[consulting] Responding to RFPs

Ryan Cross drupal at ryancross.com
Mon Feb 1 17:34:25 UTC 2010


>
> I think you should reply to a RFP even when it is badly written, with
> things like fuzzy specs or such. If you can grasp the main idea behind
> the proposal and you can handle it, you should reply IMHO. If poorly
> specified, just add a $ cushion to your budget since you're going to
> have to help the client figure out what the specs are, thus using your
> valuable billable time doing what should have been their work.
>
> António,
> --- appa

Will have to respectfully (and heavily) disagree with you there. A
badly written "RFP" is not an RFP, it is either more of a casual
request or a client who doesn't know what they want. By not responding
appropriately to each request, you waste everyone's time and usually
get yourself in a bad position easily.

You should screen potential clients the same way you might screen a
module or that a client would screen developers.
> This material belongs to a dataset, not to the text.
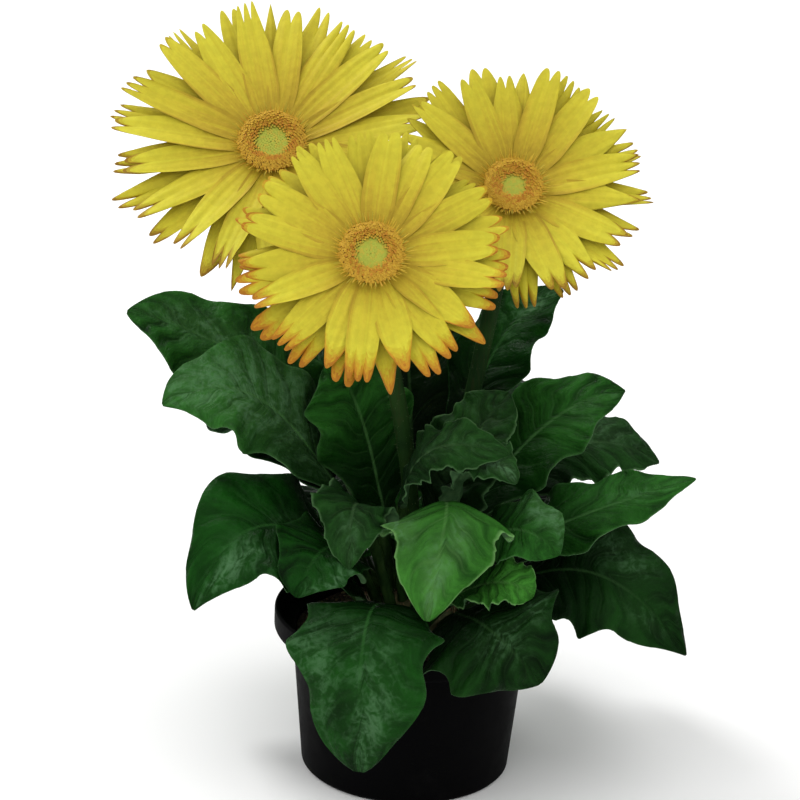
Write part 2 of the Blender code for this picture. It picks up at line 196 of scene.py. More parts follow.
LEAVES = [Leaf(*row) for row in (
    # low leaves, that spread over the rim
    ("low_front", 24, 254, (-13, -44, 94), (-20, -92, 106), (-16, -76, 30), 25, 0.18, 0.56, 0, 0.1, 0.2),
    ("low_front_right", 24, 312, (20, -38, 84), (30, -70, 88), (49, -63, 63), 26, 0.2, 0.5, 30, 0.05, 0.9),
    ("low_right", 24, 350, (50, -10, 92), (73, -14, 102), (106, -18, 57), 24, 0.24, 0.45, 40, 0.08, 0.4),
    ("low_left", 26, 204, (-28, -24, 108), (-68, -34, 130), (-81, -40, 76), 26, 0.05, 0.46, -34, 0.06, 0),
    ("low_back_right", 24, 50, (34, 40, 94), (62, 72, 112), (74, 86, 52), 28, 0.28, 0.5, 0, 0.1, 0.5),
    ("low_back", 24, 88, (2, 46, 100), (5, 92, 130), (4, 118, 78), 26, 0.26, 0.5, 0, 0.1, 0.1),
    ("low_back_left", 24, 126, (-30, 42, 92), (-50, 82, 106), (-58, 94, 46), 28, 0.28, 0.5, 0, 0.1, 0.7),
    ("low_far_left", 24, 166, (-42, 14, 86), (-72, 26, 98), (-84, 30, 50), 22, 0.3, 0.5, 0, 0.1, 0.7),
    ("low_far_right", 24, 16, (46, 14, 84), (80, 24, 92), (94, 28, 44), 20, 0.32, 0.5, 0, 0.1, 0.2),
    # middle leaves
    ("mid_front", 44, 276, (10, -24, 116), (17, -50, 158), (6, -69, 88), 21, 0.34, 0.52, 4, -0.2, 0.3),
    ("mid_right", 44, 2, (40, -8, 102), (70, -16, 115), (106, -6, 125), 15, 0.2, 0.45, 28, 0.16, 0.6),
    ("mid_right_back", 44, 24, (34, 14, 119), (60, 30, 138), (95, 34, 116), 19, 0.3, 0.5, 24, 0.12, 0.3),
    ("mid_left", 44, 184, (-33, -8, 132), (-62, -10, 173), (-96, -15, 148), 22, 0.28, 0.47, -38, 0.1, 0.2),
    ("mid_back_right", 44, 66, (18, 38, 112), (46, 62, 146), (64, 92, 118), 28, 0.26, 0.5, 0, 0.14, 0.8),
    ("mid_back_left", 44, 108, (-12, 41, 114), (-21, 76, 151), (-31, 107, 123), 25, 0.26, 0.5, 0, 0.14, 0.3),
    ("mid_far_left", 44, 152, (-32, 20, 108), (-56, 41, 137), (-83, 60, 117), 23, 0.34, 0.52, 0, 0.14, 0.5),
    # upper leaves
    ("top_right", 60, 334, (22, -4, 118), (50, 0, 154), (78, 8, 154), 18, 0.26, 0.45, 34, 0.14, 0.1),
    ("top_back_right", 60, 36, (16, 18, 128), (21, 32, 172), (54, 44, 182), 15, 0.34, 0.5, 16, 0.16, 0.6),
    ("top_left", 60, 172, (-24, 18, 128), (-68, 38, 161), (-115, 36, 168), 22, 0.28, 0.5, -30, 0.12, 0.4),
    ("top_back", 60, 94, (-1, 22, 126), (-6, 48, 172), (-12, 80, 172), 23, 0.32, 0.5, 0, 0.18, 0.2),
    ("top_far_back", 60, 134, (-16, 22, 112), (-38, 66, 151), (-60, 90, 152), 20, 0.3, 0.5, 0, 0.18, 0.7),
    # young leaves among them
    ("inner_left", 60, 214, (-12, -3, 112), (-21, 6, 149), (-35, 10, 161), 20, 0.27, 0.52, -28, 0.1, 0.5),
    ("inner_right", 60, 294, (8, -8, 108), (18, -8, 138), (34, 0, 154), 18, 0.26, 0.5, 30, 0.1, 0.2),
    ("young_front", 60, 252, (-6, -28, 114), (-12, -40, 158), (34, -36, 142), 12, 0.38, 0.5, 38, 0.1, 0.5),
    ("young_right", 44, 306, (12, -15, 116), (17, -29, 153), (37, -42, 133), 11, 0.34, 0.5, 20, 0.16, 0.6),
    ("young_left", 44, 240, (-18, -22, 112), (-25, -34, 140), (-23, -51, 100), 14, 0.3, 0.5, -14, 0.18, 0.2),
    ("mid_front_left", 44, 212, (-24, -24, 102), (-34, -44, 116), (-42, -56, 90), 17, 0.3, 0.5, -26, 0.1, 0.2),
    ("mid_front_right", 44, 336, (20, -18, 104), (38, -38, 123), (54, -43, 106), 15, 0.3, 0.5, 35, 0.2, 0.2),
    ("young_low", 24, 284, (14, -34, 86), (34, -50, 104), (45, -48, 91), 11, 0.3, 0.5, 30, 0.2, 0.2),
)]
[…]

Then either give some
boiler plate response (or no response) to bad RFPs, or full proposals
for ones with a good budget and well written, and something in between
for the rest. For poor RFP's I also often suggest they pay me to do
some project planning and develop a better RFP before asking for bids.

Alternatively, you can structure your RFP more agile like and then
charge based on T&M instead of flat-fee.